Principal Sonja Lonsdale installed one of those first three Smart Boards in her classroom. She praises the interactive aspect of Smart Boards: “Parents have mentioned that their children come home talking about their experiences using the technology,” she says.
“Joamie’s investment in technology got started because of the generous donation from Nunastar,” says Lonsdale. The Joamie Parent Committee has since been fundraising in support of this investment, which now includes 20 iPads shared by the school. By the end of the year, Lonsdale anticipates there will be a Smart Board in every classroom.
Since 2008, Nunastar’s initial $1 million donation to the Fund for Northern Children has grown to $1.55 million. While seeing the financial benefit in partnering with Edmonton Community Foundation (ECF), Cox also had strong personal reasons for choosing ECF to administer the fund.
“One of my early and great mentors in Edmonton was a wise old South African lawyer named John Slatter, who served as ECF’s first secretary. The rock solid confidence he created in ECF was critical to the initial $15 million investment by the Poole Family and Bob Stollery that essentially gave life to ECF,” says Cox.
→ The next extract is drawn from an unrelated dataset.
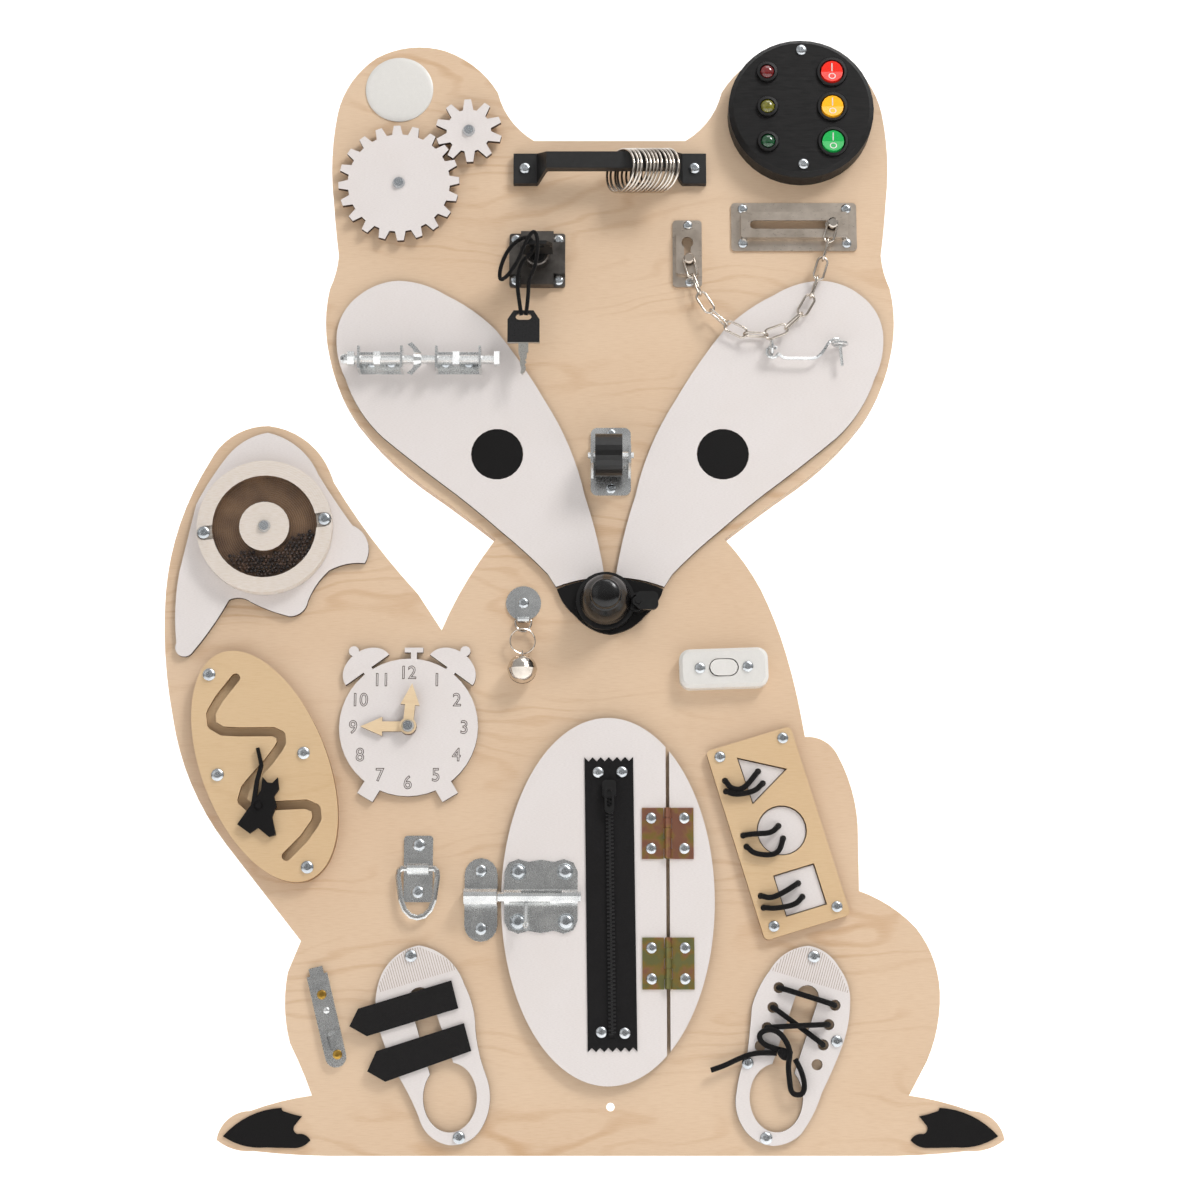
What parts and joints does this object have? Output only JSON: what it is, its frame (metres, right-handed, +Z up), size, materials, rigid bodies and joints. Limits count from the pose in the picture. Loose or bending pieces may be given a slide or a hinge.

When the time came to establish the Northern Children’s fund, Cox reached out to an organization that meant a lot to his mentor. An exceptionally well-respected Edmonton lawyer, Slatter’s work with the foundation ensured it would thrive and provide community support in perpetuity.
Now, the organization means a lot to Cox, too. “When you see children getting inspired and excited by the new technology that the Nunastar Fund brought into the schools, it’s an amazing thing. When you hear about the kids from extremely small northern communities who have never travelled outside their community of a few hundred people, gaining access to incredible leadership and mentored experiences in other parts of Canada, this is also an amazing thing.”